Some have since changed their minds about that particular concern. The success of Democratic women in the 2018 midterm elections seemed to disprove the case.

Similarly, some enthusiasts of former Massachusetts Governor Deval Patrick were convinced that it would be folly for the party to send a black candidate into the racial backlash that, they believe, helped Trump prevail after the Obama presidency. That concern also seems to have receded, though too late for Patrick.

As for ideology, there isn’t much evidence yet that Democrats are opting for candidates with more moderate positions, disproportionate to the ideological breakdown of the party. That might change as more of the candidates jump in, and become better known. For now, though, candidates seem to be singing from similar hymnals, with slight variations in tone.

One thing perhaps worth watching is how Democrats respond to Presidential candidates who, out of principle, limit their own fundraising and spending capacity.

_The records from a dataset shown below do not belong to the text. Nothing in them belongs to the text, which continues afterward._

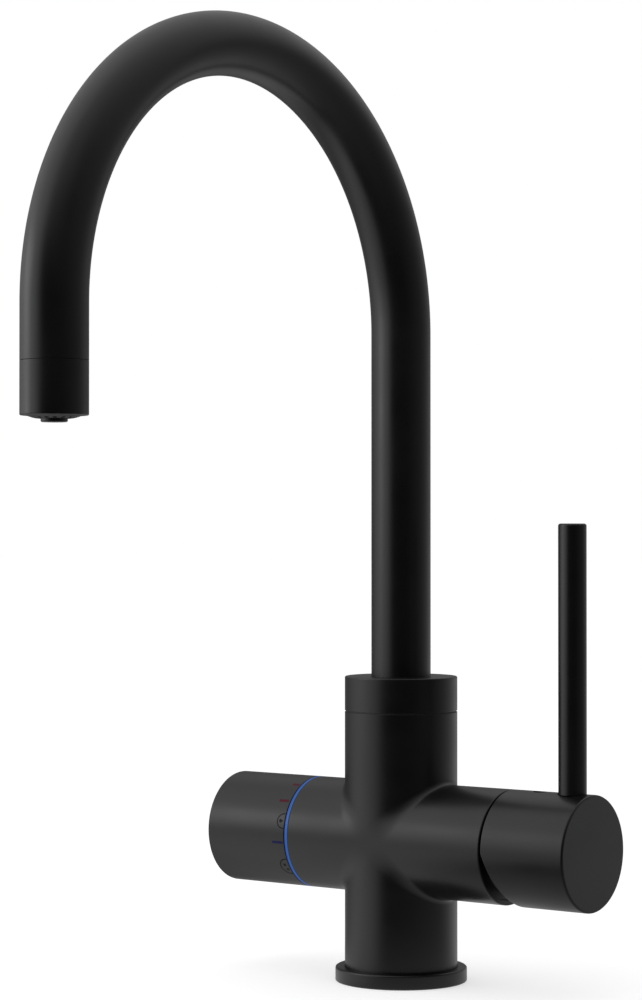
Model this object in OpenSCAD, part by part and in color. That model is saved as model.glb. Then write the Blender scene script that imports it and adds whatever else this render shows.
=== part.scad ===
// Swan-neck kitchen tap for mixed and filtered water, in millimetres.
// Origin: centre of the base ring's underside, on the axis of the column.
// +Z is up, the spout reaches towards -Y, the mixer handle is on +X and the selector knob on -X.

/* [Body] */
// Outside diameter of the column, both arms, the handle and the knob
body_d = 47.4; // [46.8:0.2:56]
// Height of the axis of the arms
arm_z = 59.5; // [56:0.5:70]
// Height of the column's top face
column_top_z = 112.9; // [111:0.1:140]
// From the column's axis to the end of the right arm
right_arm = 55; // [55:0.5:70]
// From the column's axis to the end of the left arm
left_arm = 42.5; // [42:0.5:60]
// Radius of the blend where the arms leave the sides of the column
blend_r = 2.5; // [1.5:0.5:5]
// Radius of the same blend at the front and the rear, where polishing widens it
blend_front_r = 7; // [5:0.5:8]
// Broken edge at the open ends of the body
edge = 0.5; // [0.2:0.1:0.8]

/* [Base] */
// Outside diameter of the base ring
base_ring_d = 55.4; // [52:0.2:70]
// Height of the base ring
base_ring_h = 6; // [5:0.5:10]
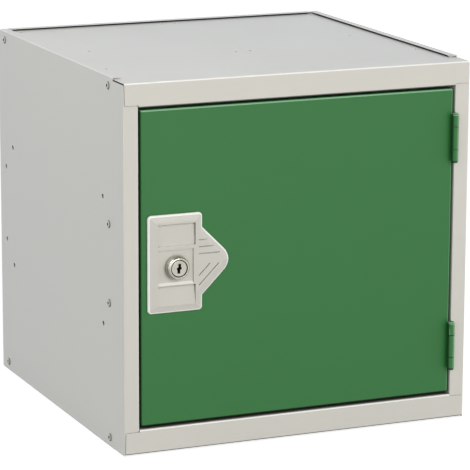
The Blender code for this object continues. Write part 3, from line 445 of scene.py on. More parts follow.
def form(obj, outward, thickness, radius):
    """Rounds the folds and gives the sheet its thickness, with its largest face outward."""
    with editing(obj):
        bpy.ops.mesh.dissolve_limited(angle_limit=math.radians(1))
        face_outward()
    largest = max(obj.data.polygons, key=lambda polygon: polygon.area)
    if largest.normal.dot(Vector(outward)) < 0:
        with editing(obj):
            bpy.ops.mesh.flip_normals()
    modify(obj, "BEVEL", width=radius, segments=6, limit_method="ANGLE",
           angle_limit=math.radians(30))
    modify(obj, "SOLIDIFY", thickness=thickness, offset=-1, use_even_offset=True)


def soften(obj, width, segments=2, angle=38, crisp=180):
    """Breaks the sharp edges, and shades the piece so that its flat faces stay flat."""
    modify(obj, "BEVEL", width=width, segments=segments, limit_method="ANGLE",
           angle_limit=math.radians(angle), use_clamp_overlap=True, miter_outer="MITER_ARC")
    smooth(obj, crisp)
    modify(obj, "WEIGHTED_NORMAL", mode="FACE_AREA", weight=50, keep_sharp=True)


# Turned pieces


def wire(name, points):
    """A line of edges from each point to the next."""
    deselect()
    bpy.ops.mesh.primitive_plane_add(size=MM, location=points[0])
    obj = settle(bpy.context.object, name)
    with editing(obj):
        bpy.ops.mesh.merge(type="CENTER")
        select_all()
        for before, after in zip(points, points[1:]):
            pull(bpy.ops.mesh.extrude_vertices_move, after - before)
    return obj


def turned(name, place, axis, profile, steps=64, ring=False):
    """Spins a profile of (radius, height) points about an axis through a place."""
    place, axis = Vector(place), Vector(axis)
    spoke = RIGHT if abs(axis.z) > 0.5 else UP
    points = [place + spoke * radius + axis * height for radius, height in profile]
    if ring:
        points.append(points[0])
    obj = wire(name, points)
    with editing(obj):
        bpy.ops.mesh.spin(steps=steps, angle=math.tau, center=place, axis=axis)
        select_all()
        bpy.ops.mesh.remove_doubles(threshold=NEAR / 2)
        face_outward()
    return obj


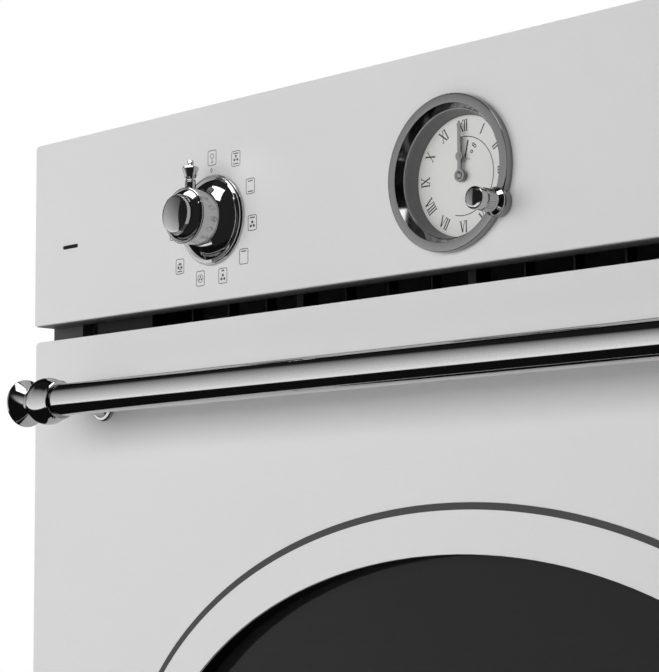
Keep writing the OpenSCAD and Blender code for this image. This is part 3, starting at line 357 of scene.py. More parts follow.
@dataclass(frozen=True)
class Metal(Finish):
    """Bare or plated metal, polished or brushed, with fine pits.

    Attributes:
        grain: grains of the surface texture to a metre.
        stretch: scales of the grain along the axes, for a brushed surface.
        relief: height of the grain in metres.
        pits: share by which pits roughen and darken the surface.
        wave: height of the slow waves in the surface, in metres.
    """

    grain: float = 900.0
    stretch: Colour | None = None
    relief: float = 0.0
    pits: float = 0.0
    wave: float = 0.0

    def sockets(self, surface: Surface) -> dict[str, object]:
        """Returns the sockets of the metal.

        Args:
            surface: the material's node tree.

        Returns:
            The value or the link of each socket of the shader.
        """
        pit_scale, pit_depth, wave_scale, tone_swing = 2400, -0.000004, 45, 0.06
        grain = surface.noise(self.grain, 3, self.stretch)
        pits = surface.noise(pit_scale, 1).smooth(0.66, 0.74) * self.pits
        roughness = (grain - 0.5) * (self.roughness * 0.5) + self.roughness + pits * 0.4
        height = grain * self.relief + pits * pit_depth + surface.noise(wave_scale, 1) * self.wave
        return {
            "Base Color": surface.shade(self.colour, grain - pits * 0.8, tone_swing),
            "Metallic": 1.0,
            "Roughness": roughness,
            "Normal": surface.bump(height, 1.0),
        }


@dataclass(frozen=True)
class Galvanised(Finish):
    """Zinc-coated sheet with its crystal pattern.

    Attributes:
        spangle: crystals to a metre.
        smear: cloudy patches to a metre.
        swing: share by which the crystals' tone differs.
        relief: height of the crystals in metres.
    """

    spangle: float = 110.0
    smear: float = 30.0
    swing: float = 0.14
    relief: float = 0.00002

    def sockets(self, surface: Surface) -> dict[str, object]:
        """Returns the sockets of the sheet.

        Args:
            surface: the material's node tree.

        Returns:
            The value or the link of each socket of the shader.
        """
        crystal = surface.cells(self.spangle)
        tone = crystal * 0.7 + surface.noise(self.smear, 3) * 0.3
        return {
            "Base Color": surface.shade(self.colour, tone, self.swing),
            "Metallic": 0.85,
            "Roughness": tone * 0.2 + self.roughness,
            "Normal": surface.bump(crystal, self.relief, 0.5),
        }


@dataclass(frozen=True)
class Moulding(Finish):
    """Moulded plastic, rubber or ceramic with a fine texture.

    Attributes:
        grain: grains of the texture to a metre.
        relief: height of the texture in metres.
    """

    grain: float = 900.0
    relief: float = 0.00003

    def sockets(self, surface: Surface) -> dict[str, object]:
        """Returns the sockets of the moulding.

        Args:
            surface: the material's node tree.

        Returns:
            The value or the link of each socket of the shader.
        """
        grain = surface.noise(self.grain, 3)
        return {
            "Base Color": surface.shade(self.colour, grain, 0.12),
            "Roughness": (grain - 0.5) * 0.2 + self.roughness,
            "Normal": surface.bump(grain, self.relief),
        }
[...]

That seems like a ready-made test of that professed willingness to sacrifice principle for electability. If electability is king, the party should reject any candidates who would put themselves at competitive disadvantage.

So far, all the declared Democratic candidates have pledged to reject contributions from corporate PACs. But, only a few—Warren, Harris, and New York Senator Kirsten Gillibrand—extend that ban to federal lobbyists. None so far are rejecting Wall Street contributors or big-money bundlers. And while Warren has criticized Super PACs, she has not suggested a Presidential version of the “People’s Pledge” that kept outside groups from spending in her 2012 U.S. Senate campaign against Scott Brown.

There has been some backlash to all this, mostly in the form of party elites complaining in the press about the folly of any form of unilateral financial disarmament.

But, will the party actually come to see, and punish, clean-hands campaigns as forms of electability flaws? Let the eye of the beholder decide.